What to do: Output all of the data below exactly as given.

Data block:
======

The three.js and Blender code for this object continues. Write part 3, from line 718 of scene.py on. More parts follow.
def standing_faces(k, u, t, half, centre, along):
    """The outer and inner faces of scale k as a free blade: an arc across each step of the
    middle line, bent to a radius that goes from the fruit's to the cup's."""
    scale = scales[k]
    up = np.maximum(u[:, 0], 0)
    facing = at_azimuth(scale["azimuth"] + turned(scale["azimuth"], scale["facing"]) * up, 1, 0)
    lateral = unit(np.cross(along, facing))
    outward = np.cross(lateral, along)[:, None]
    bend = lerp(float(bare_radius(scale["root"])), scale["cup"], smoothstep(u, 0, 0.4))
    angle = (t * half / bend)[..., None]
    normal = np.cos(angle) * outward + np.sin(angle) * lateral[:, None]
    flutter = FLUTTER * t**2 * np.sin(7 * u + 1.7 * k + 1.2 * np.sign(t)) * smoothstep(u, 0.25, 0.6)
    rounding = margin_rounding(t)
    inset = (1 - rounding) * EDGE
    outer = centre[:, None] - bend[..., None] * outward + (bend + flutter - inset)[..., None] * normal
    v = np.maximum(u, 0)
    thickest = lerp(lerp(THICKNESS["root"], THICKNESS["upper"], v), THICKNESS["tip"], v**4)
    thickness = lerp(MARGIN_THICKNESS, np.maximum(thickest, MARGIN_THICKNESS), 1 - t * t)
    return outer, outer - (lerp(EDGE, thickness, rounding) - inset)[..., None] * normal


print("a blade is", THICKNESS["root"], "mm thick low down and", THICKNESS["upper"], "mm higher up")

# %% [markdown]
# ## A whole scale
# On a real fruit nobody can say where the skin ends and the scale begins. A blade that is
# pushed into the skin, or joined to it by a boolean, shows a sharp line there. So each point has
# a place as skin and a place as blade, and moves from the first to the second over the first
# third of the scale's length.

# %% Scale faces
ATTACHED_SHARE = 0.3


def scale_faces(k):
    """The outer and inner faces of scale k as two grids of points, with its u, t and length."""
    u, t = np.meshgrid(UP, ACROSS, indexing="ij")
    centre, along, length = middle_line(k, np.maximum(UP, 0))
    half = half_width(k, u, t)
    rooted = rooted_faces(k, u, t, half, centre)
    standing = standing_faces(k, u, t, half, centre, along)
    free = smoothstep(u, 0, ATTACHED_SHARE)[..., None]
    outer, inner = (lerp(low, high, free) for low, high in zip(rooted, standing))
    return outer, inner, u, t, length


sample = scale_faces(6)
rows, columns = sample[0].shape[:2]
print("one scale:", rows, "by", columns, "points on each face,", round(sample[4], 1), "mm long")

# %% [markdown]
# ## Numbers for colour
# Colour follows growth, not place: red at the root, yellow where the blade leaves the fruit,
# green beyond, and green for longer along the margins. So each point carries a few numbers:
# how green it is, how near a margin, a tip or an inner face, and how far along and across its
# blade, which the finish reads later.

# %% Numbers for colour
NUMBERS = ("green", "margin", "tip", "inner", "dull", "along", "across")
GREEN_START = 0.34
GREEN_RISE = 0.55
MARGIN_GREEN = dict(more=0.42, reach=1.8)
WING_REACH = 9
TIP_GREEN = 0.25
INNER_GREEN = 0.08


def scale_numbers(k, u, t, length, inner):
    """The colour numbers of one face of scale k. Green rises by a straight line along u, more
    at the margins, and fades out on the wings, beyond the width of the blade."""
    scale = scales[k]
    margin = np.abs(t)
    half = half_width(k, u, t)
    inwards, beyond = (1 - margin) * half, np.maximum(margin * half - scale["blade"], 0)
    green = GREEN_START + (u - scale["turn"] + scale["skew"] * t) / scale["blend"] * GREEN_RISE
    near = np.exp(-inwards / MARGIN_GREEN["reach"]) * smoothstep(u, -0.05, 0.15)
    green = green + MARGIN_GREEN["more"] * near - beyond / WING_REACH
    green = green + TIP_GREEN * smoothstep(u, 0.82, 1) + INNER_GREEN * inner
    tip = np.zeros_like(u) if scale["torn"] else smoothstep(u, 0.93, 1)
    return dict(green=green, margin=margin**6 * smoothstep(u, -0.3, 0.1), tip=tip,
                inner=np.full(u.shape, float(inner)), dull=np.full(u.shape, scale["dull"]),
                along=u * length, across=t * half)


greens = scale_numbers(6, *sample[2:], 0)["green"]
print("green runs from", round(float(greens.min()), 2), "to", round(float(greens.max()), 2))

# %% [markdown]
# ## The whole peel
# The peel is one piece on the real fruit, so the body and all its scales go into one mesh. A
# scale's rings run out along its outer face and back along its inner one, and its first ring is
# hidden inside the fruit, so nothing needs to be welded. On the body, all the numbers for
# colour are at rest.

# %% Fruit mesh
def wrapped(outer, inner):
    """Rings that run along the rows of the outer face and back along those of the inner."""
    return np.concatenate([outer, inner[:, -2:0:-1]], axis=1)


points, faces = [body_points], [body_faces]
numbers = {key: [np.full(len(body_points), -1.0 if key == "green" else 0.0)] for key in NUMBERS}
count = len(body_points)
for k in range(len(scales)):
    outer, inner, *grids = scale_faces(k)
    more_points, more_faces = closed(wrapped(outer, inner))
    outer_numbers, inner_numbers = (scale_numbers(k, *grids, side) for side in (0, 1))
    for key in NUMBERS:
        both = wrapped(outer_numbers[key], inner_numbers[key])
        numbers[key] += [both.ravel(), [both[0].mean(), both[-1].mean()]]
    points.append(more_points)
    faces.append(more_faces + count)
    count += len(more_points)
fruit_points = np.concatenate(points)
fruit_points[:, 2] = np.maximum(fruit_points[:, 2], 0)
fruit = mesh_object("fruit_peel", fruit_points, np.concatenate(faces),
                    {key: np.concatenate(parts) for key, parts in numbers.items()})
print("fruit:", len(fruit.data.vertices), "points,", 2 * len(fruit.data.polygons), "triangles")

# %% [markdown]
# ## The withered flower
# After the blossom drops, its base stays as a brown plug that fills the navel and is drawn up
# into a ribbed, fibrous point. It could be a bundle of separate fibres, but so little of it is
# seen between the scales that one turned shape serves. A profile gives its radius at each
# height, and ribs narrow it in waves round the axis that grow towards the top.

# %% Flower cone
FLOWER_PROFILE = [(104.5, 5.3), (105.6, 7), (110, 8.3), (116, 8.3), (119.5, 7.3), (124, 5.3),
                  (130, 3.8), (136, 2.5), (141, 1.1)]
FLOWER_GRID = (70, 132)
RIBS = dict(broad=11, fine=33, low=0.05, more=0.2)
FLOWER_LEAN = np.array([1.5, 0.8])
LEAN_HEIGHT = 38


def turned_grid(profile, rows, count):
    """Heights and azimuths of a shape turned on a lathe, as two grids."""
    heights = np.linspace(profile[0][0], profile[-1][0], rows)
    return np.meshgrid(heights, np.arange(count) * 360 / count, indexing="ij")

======

Response to the task:
The three.js and Blender code for this object continues. Write part 3, from line 718 of scene.py on. More parts follow.
def standing_faces(k, u, t, half, centre, along):
    """The outer and inner faces of scale k as a free blade: an arc across each step of the
    middle line, bent to a radius that goes from the fruit's to the cup's."""
    scale = scales[k]
    up = np.maximum(u[:, 0], 0)
    facing = at_azimuth(scale["azimuth"] + turned(scale["azimuth"], scale["facing"]) * up, 1, 0)
    lateral = unit(np.cross(along, facing))
    outward = np.cross(lateral, along)[:, None]
    bend = lerp(float(bare_radius(scale["root"])), scale["cup"], smoothstep(u, 0, 0.4))
    angle = (t * half / bend)[..., None]
    normal = np.cos(angle) * outward + np.sin(angle) * lateral[:, None]
    flutter = FLUTTER * t**2 * np.sin(7 * u + 1.7 * k + 1.2 * np.sign(t)) * smoothstep(u, 0.25, 0.6)
    rounding = margin_rounding(t)
    inset = (1 - rounding) * EDGE
    outer = centre[:, None] - bend[..., None] * outward + (bend + flutter - inset)[..., None] * normal
    v = np.maximum(u, 0)
    thickest = lerp(lerp(THICKNESS["root"], THICKNESS["upper"], v), THICKNESS["tip"], v**4)
    thickness = lerp(MARGIN_THICKNESS, np.maximum(thickest, MARGIN_THICKNESS), 1 - t * t)
    return outer, outer - (lerp(EDGE, thickness, rounding) - inset)[..., None] * normal


print("a blade is", THICKNESS["root"], "mm thick low down and", THICKNESS["upper"], "mm higher up")

# %% [markdown]
# ## A whole scale
# On a real fruit nobody can say where the skin ends and the scale begins. A blade that is
# pushed into the skin, or joined to it by a boolean, shows a sharp line there. So each point has
# a place as skin and a place as blade, and moves from the first to the second over the first
# third of the scale's length.

# %% Scale faces
ATTACHED_SHARE = 0.3


def scale_faces(k):
    """The outer and inner faces of scale k as two grids of points, with its u, t and length."""
    u, t = np.meshgrid(UP, ACROSS, indexing="ij")
    centre, along, length = middle_line(k, np.maximum(UP, 0))
    half = half_width(k, u, t)
    rooted = rooted_faces(k, u, t, half, centre)
    standing = standing_faces(k, u, t, half, centre, along)
    free = smoothstep(u, 0, ATTACHED_SHARE)[..., None]
    outer, inner = (lerp(low, high, free) for low, high in zip(rooted, standing))
    return outer, inner, u, t, length


sample = scale_faces(6)
rows, columns = sample[0].shape[:2]
print("one scale:", rows, "by", columns, "points on each face,", round(sample[4], 1), "mm long")

# %% [markdown]
# ## Numbers for colour
# Colour follows growth, not place: red at the root, yellow where the blade leaves the fruit,
# green beyond, and green for longer along the margins. So each point carries a few numbers:
# how green it is, how near a margin, a tip or an inner face, and how far along and across its
# blade, which the finish reads later.

# %% Numbers for colour
NUMBERS = ("green", "margin", "tip", "inner", "dull", "along", "across")
GREEN_START = 0.34
GREEN_RISE = 0.55
MARGIN_GREEN = dict(more=0.42, reach=1.8)
WING_REACH = 9
TIP_GREEN = 0.25
INNER_GREEN = 0.08


def scale_numbers(k, u, t, length, inner):
    """The colour numbers of one face of scale k. Green rises by a straight line along u, more
    at the margins, and fades out on the wings, beyond the width of the blade."""
    scale = scales[k]
    margin = np.abs(t)
    half = half_width(k, u, t)
    inwards, beyond = (1 - margin) * half, np.maximum(margin * half - scale["blade"], 0)
    green = GREEN_START + (u - scale["turn"] + scale["skew"] * t) / scale["blend"] * GREEN_RISE
    near = np.exp(-inwards / MARGIN_GREEN["reach"]) * smoothstep(u, -0.05, 0.15)
    green = green + MARGIN_GREEN["more"] * near - beyond / WING_REACH
    green = green + TIP_GREEN * smoothstep(u, 0.82, 1) + INNER_GREEN * inner
    tip = np.zeros_like(u) if scale["torn"] else smoothstep(u, 0.93, 1)
    return dict(green=green, margin=margin**6 * smoothstep(u, -0.3, 0.1), tip=tip,
                inner=np.full(u.shape, float(inner)), dull=np.full(u.shape, scale["dull"]),
                along=u * length, across=t * half)


greens = scale_numbers(6, *sample[2:], 0)["green"]
print("green runs from", round(float(greens.min()), 2), "to", round(float(greens.max()), 2))

# %% [markdown]
# ## The whole peel
# The peel is one piece on the real fruit, so the body and all its scales go into one mesh. A
# scale's rings run out along its outer face and back along its inner one, and its first ring is
# hidden inside the fruit, so nothing needs to be welded. On the body, all the numbers for
# colour are at rest.

# %% Fruit mesh
def wrapped(outer, inner):
    """Rings that run along the rows of the outer face and back along those of the inner."""
    return np.concatenate([outer, inner[:, -2:0:-1]], axis=1)


points, faces = [body_points], [body_faces]
numbers = {key: [np.full(len(body_points), -1.0 if key == "green" else 0.0)] for key in NUMBERS}
count = len(body_points)
for k in range(len(scales)):
    outer, inner, *grids = scale_faces(k)
    more_points, more_faces = closed(wrapped(outer, inner))
    outer_numbers, inner_numbers = (scale_numbers(k, *grids, side) for side in (0, 1))
    for key in NUMBERS:
        both = wrapped(outer_numbers[key], inner_numbers[key])
        numbers[key] += [both.ravel(), [both[0].mean(), both[-1].mean()]]
    points.append(more_points)
    faces.append(more_faces + count)
    count += len(more_points)
fruit_points = np.concatenate(points)
fruit_points[:, 2] = np.maximum(fruit_points[:, 2], 0)
fruit = mesh_object("fruit_peel", fruit_points, np.concatenate(faces),
                    {key: np.concatenate(parts) for key, parts in numbers.items()})
print("fruit:", len(fruit.data.vertices), "points,", 2 * len(fruit.data.polygons), "triangles")

# %% [markdown]
# ## The withered flower
# After the blossom drops, its base stays as a brown plug that fills the navel and is drawn up
# into a ribbed, fibrous point. It could be a bundle of separate fibres, but so little of it is
# seen between the scales that one turned shape serves. A profile gives its radius at each
# height, and ribs narrow it in waves round the axis that grow towards the top.

# %% Flower cone
FLOWER_PROFILE = [(104.5, 5.3), (105.6, 7), (110, 8.3), (116, 8.3), (119.5, 7.3), (124, 5.3),
                  (130, 3.8), (136, 2.5), (141, 1.1)]
FLOWER_GRID = (70, 132)
RIBS = dict(broad=11, fine=33, low=0.05, more=0.2)
FLOWER_LEAN = np.array([1.5, 0.8])
LEAN_HEIGHT = 38


def turned_grid(profile, rows, count):
    """Heights and azimuths of a shape turned on a lathe, as two grids."""
    heights = np.linspace(profile[0][0], profile[-1][0], rows)
    return np.meshgrid(heights, np.arange(count) * 360 / count, indexing="ij")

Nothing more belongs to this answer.